» **THE EXERCISE**:
All of the data below should be written out exactly.
==== MATERIAL PROVIDED ====
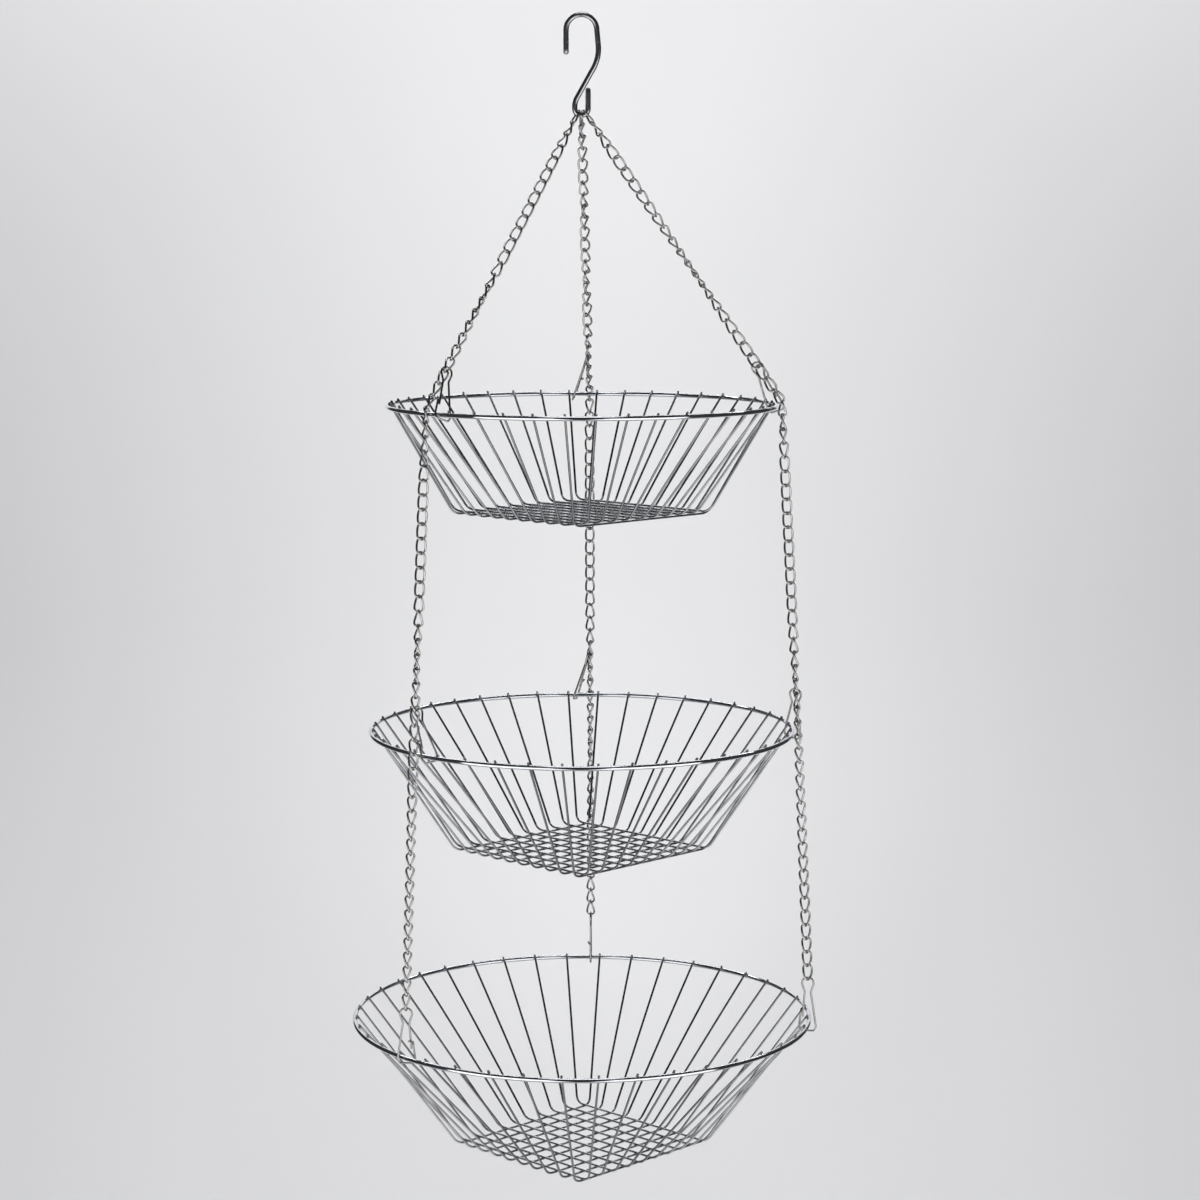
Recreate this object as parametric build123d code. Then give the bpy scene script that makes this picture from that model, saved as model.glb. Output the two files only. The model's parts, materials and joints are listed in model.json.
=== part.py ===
from build123d import *
import math
import os

# Three-tier hanging basket. Millimetres, +Z up.
# The origin is the hook seat: the inside top of the S-hook's upper bend, where it hangs on its support.
# The front is -Y, and one corner of each basket's square floor points to the front.

# S-hook: one wire bent in the XZ plane
HOOK_WIRE = 3.5
HOOK_TIP_REACH = 9.9
HOOK_TIP_DROP = 22.0
HOOK_CROWN_REACH = 9.1
HOOK_CROWN_RADIUS = 9.8
HOOK_SHOULDER_REACH = 11.6
HOOK_SHOULDER_DROP = 25.5
HOOK_SHOULDER_RADIUS = 25.0
HOOK_NECK_RISE = 4.2
HOOK_NECK_RADIUS = 12.0
HOOK_EYE_RADIUS = 4.3
HOOK_EYE_DROP = 62.2
HOOK_EYE_LEG = 16.0

# Chains: oval links, the same along the whole hanger
LINK_WIRE = 1.4
LINK_WIDTH = 7.0
LINK_PITCH = 9.1
LINK_PLAY = 0.12
CHAIN_BEND_SNUG = 0.2
UPPER_LINKS = 25
MIDDLE_LINKS = 24
LOWER_LINKS = 18
LINKS_CLIP_TO_RIM = 3
CHAIN_RIM_GAP = 0.6
LINK_LEAN_ANGLE = 45.0

# Clips: one bent wire each, a narrow head and a wide foot that the rim lies in
CLIP_WIRE = 1.3
CLIP_HEIGHT = 33.0
CLIP_HEAD_HALF = 3.8
CLIP_SHOULDER_DROP = 4.6
CLIP_WAIST_HALF = 2.0
CLIP_WAIST_DROP = 9.8
CLIP_FOOT_HALF = 5.6
CLIP_ARM_LIFT = 6.5
CLIP_CATCH_LIFT = 9.5
CLIP_CATCH_TURN = 2.2
CLIP_HEAD_PLAY = 0.8
CLIP_RIM_PLAY = 0.85
CLIP_CATCH_PLAY = 0.3
CLIP_SIDESTEP = 9.8
CLIP_WAIST_RADIUS = 4.0
CLIP_SHOULDER_RADIUS = 2.5
CLIP_LEG_RADIUS = 3.0
CLIP_CATCH_RADIUS = 1.1

# A bend this much under a half circle keeps a short straight in it
BEND_EASE = 0.12

# Baskets: rim ring, and two crossing sets of floor wires that rise to it
TOP_RADIUS = 127.0
MIDDLE_RADIUS = 139.7
BOTTOM_RADIUS = 152.4
TOP_DEPTH = 69.5
MIDDLE_DEPTH = 80.0
BOTTOM_DEPTH = 87.5
RIM_WIRE = 3.0
MESH_WIRE = 1.5
MESH_PITCH = 12.5
MESH_COUNT = 10
MESH_MARGIN = 6.0
MESH_BEND_RADIUS = 9.0
MESH_TIP = 1.6
WELD_GAP = 0.05

# Where the three chains stand: counted in wire gaps from the back corner of the floor, anticlockwise
SIDES = {"back": 0, "left": 15, "right": 29}

# Each chain stands this many degrees short of its gap's middle, which leaves the gap to the clip beside it
CHAIN_ASIDE_ANGLE = 2.0

# Where each chain's first link lies in the hook's eye, in degrees round the eye from its lowest point
HOOK_SEAT_ANGLES = {"back": 0.0, "left": -38.5, "right": 41.5}

# How far each clip is turned on its rim, in degrees
LEANING_CLIP_ANGLE = -15.0
BOTTOM_CLIP_ANGLES = {"back": 180.0, "left": 135.0, "right": 180.0}

# How far each chain twists on its way to the bottom clip, in degrees, so that its last link stands across the clip
LOWER_TWIST_ANGLES = {"back": 45.0, "left": 90.0, "right": 45.0}

# Angles in degrees: a quarter turn, and the way that each floor's back corner points, round the axis from +X
QUARTER_TURN = 90.0
BACK_CORNER_ANGLE = 90.0

# Sizes that follow
HALF_TURN = 2 * QUARTER_TURN
GAP_ANGLE = QUARTER_TURN / MESH_COUNT
LINK_HALF_WIDTH = (LINK_WIDTH - LINK_WIRE) / 2
LINK_CENTRE_LENGTH = LINK_PITCH + LINK_WIRE + LINK_PLAY
CHAIN_LEAN_HALF = LINK_HALF_WIDTH * math.cos(math.radians(LINK_LEAN_ANGLE)) + LINK_WIRE / 2
CHAIN_OFFSET = RIM_WIRE / 2 + CHAIN_LEAN_HALF + CHAIN_RIM_GAP
HEAD_ABOVE_JOINT = (LINK_WIRE + LINK_PLAY) / 2 + (LINK_WIRE + CLIP_WIRE) / 2 + CLIP_HEAD_PLAY
CLIP_FOOT_DROP = (RIM_WIRE + CLIP_WIRE) / 2 + CLIP_RIM_PLAY
UP = Vector(0, 0, 1)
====
» **FULL SOLUTION**:
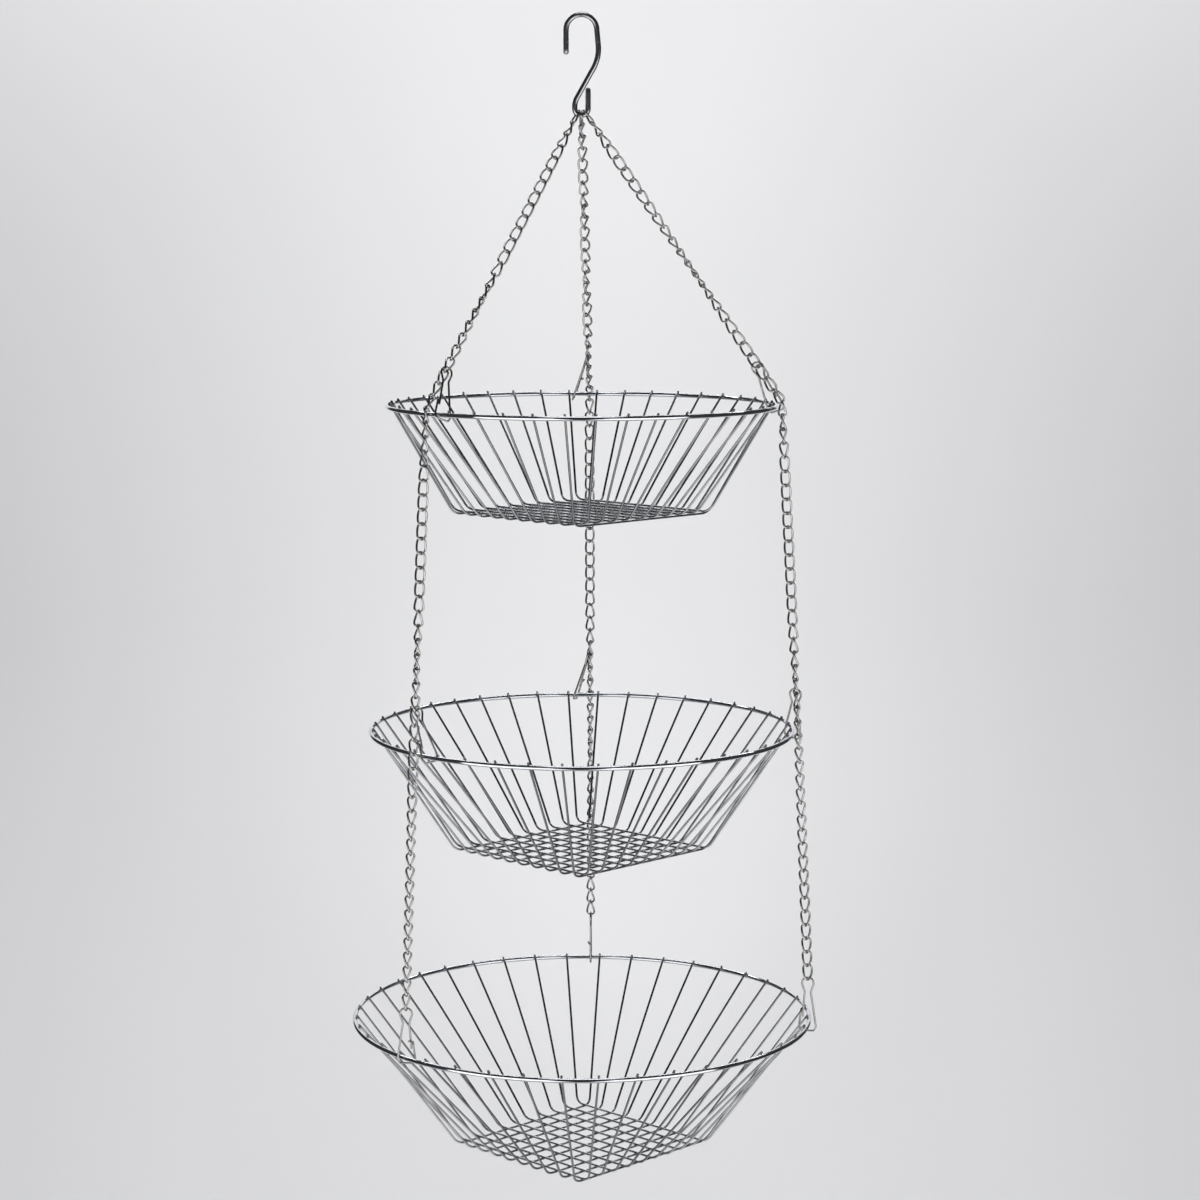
Recreate this object as parametric build123d code. Then give the bpy scene script that makes this picture from that model, saved as model.glb. Output the two files only. The model's parts, materials and joints are listed in model.json.
=== part.py ===
from build123d import *
import math
import os

# Three-tier hanging basket. Millimetres, +Z up.
# The origin is the hook seat: the inside top of the S-hook's upper bend, where it hangs on its support.
# The front is -Y, and one corner of each basket's square floor points to the front.

# S-hook: one wire bent in the XZ plane
HOOK_WIRE = 3.5
HOOK_TIP_REACH = 9.9
HOOK_TIP_DROP = 22.0
HOOK_CROWN_REACH = 9.1
HOOK_CROWN_RADIUS = 9.8
HOOK_SHOULDER_REACH = 11.6
HOOK_SHOULDER_DROP = 25.5
HOOK_SHOULDER_RADIUS = 25.0
HOOK_NECK_RISE = 4.2
HOOK_NECK_RADIUS = 12.0
HOOK_EYE_RADIUS = 4.3
HOOK_EYE_DROP = 62.2
HOOK_EYE_LEG = 16.0

# Chains: oval links, the same along the whole hanger
LINK_WIRE = 1.4
LINK_WIDTH = 7.0
LINK_PITCH = 9.1
LINK_PLAY = 0.12
CHAIN_BEND_SNUG = 0.2
UPPER_LINKS = 25
MIDDLE_LINKS = 24
LOWER_LINKS = 18
LINKS_CLIP_TO_RIM = 3
CHAIN_RIM_GAP = 0.6
LINK_LEAN_ANGLE = 45.0

# Clips: one bent wire each, a narrow head and a wide foot that the rim lies in
CLIP_WIRE = 1.3
CLIP_HEIGHT = 33.0
CLIP_HEAD_HALF = 3.8
CLIP_SHOULDER_DROP = 4.6
CLIP_WAIST_HALF = 2.0
CLIP_WAIST_DROP = 9.8
CLIP_FOOT_HALF = 5.6
CLIP_ARM_LIFT = 6.5
CLIP_CATCH_LIFT = 9.5
CLIP_CATCH_TURN = 2.2
CLIP_HEAD_PLAY = 0.8
CLIP_RIM_PLAY = 0.85
CLIP_CATCH_PLAY = 0.3
CLIP_SIDESTEP = 9.8
CLIP_WAIST_RADIUS = 4.0
CLIP_SHOULDER_RADIUS = 2.5
CLIP_LEG_RADIUS = 3.0
CLIP_CATCH_RADIUS = 1.1

# A bend this much under a half circle keeps a short straight in it
BEND_EASE = 0.12

# Baskets: rim ring, and two crossing sets of floor wires that rise to it
TOP_RADIUS = 127.0
MIDDLE_RADIUS = 139.7
BOTTOM_RADIUS = 152.4
TOP_DEPTH = 69.5
MIDDLE_DEPTH = 80.0
BOTTOM_DEPTH = 87.5
RIM_WIRE = 3.0
MESH_WIRE = 1.5
MESH_PITCH = 12.5
MESH_COUNT = 10
MESH_MARGIN = 6.0
MESH_BEND_RADIUS = 9.0
MESH_TIP = 1.6
WELD_GAP = 0.05

# Where the three chains stand: counted in wire gaps from the back corner of the floor, anticlockwise
SIDES = {"back": 0, "left": 15, "right": 29}

# Each chain stands this many degrees short of its gap's middle, which leaves the gap to the clip beside it
CHAIN_ASIDE_ANGLE = 2.0

# Where each chain's first link lies in the hook's eye, in degrees round the eye from its lowest point
HOOK_SEAT_ANGLES = {"back": 0.0, "left": -38.5, "right": 41.5}

# How far each clip is turned on its rim, in degrees
LEANING_CLIP_ANGLE = -15.0
BOTTOM_CLIP_ANGLES = {"back": 180.0, "left": 135.0, "right": 180.0}

# How far each chain twists on its way to the bottom clip, in degrees, so that its last link stands across the clip
LOWER_TWIST_ANGLES = {"back": 45.0, "left": 90.0, "right": 45.0}

# Angles in degrees: a quarter turn, and the way that each floor's back corner points, round the axis from +X
QUARTER_TURN = 90.0
BACK_CORNER_ANGLE = 90.0

# Sizes that follow
HALF_TURN = 2 * QUARTER_TURN
GAP_ANGLE = QUARTER_TURN / MESH_COUNT
LINK_HALF_WIDTH = (LINK_WIDTH - LINK_WIRE) / 2
LINK_CENTRE_LENGTH = LINK_PITCH + LINK_WIRE + LINK_PLAY
CHAIN_LEAN_HALF = LINK_HALF_WIDTH * math.cos(math.radians(LINK_LEAN_ANGLE)) + LINK_WIRE / 2
CHAIN_OFFSET = RIM_WIRE / 2 + CHAIN_LEAN_HALF + CHAIN_RIM_GAP
HEAD_ABOVE_JOINT = (LINK_WIRE + LINK_PLAY) / 2 + (LINK_WIRE + CLIP_WIRE) / 2 + CLIP_HEAD_PLAY
CLIP_FOOT_DROP = (RIM_WIRE + CLIP_WIRE) / 2 + CLIP_RIM_PLAY
UP = Vector(0, 0, 1)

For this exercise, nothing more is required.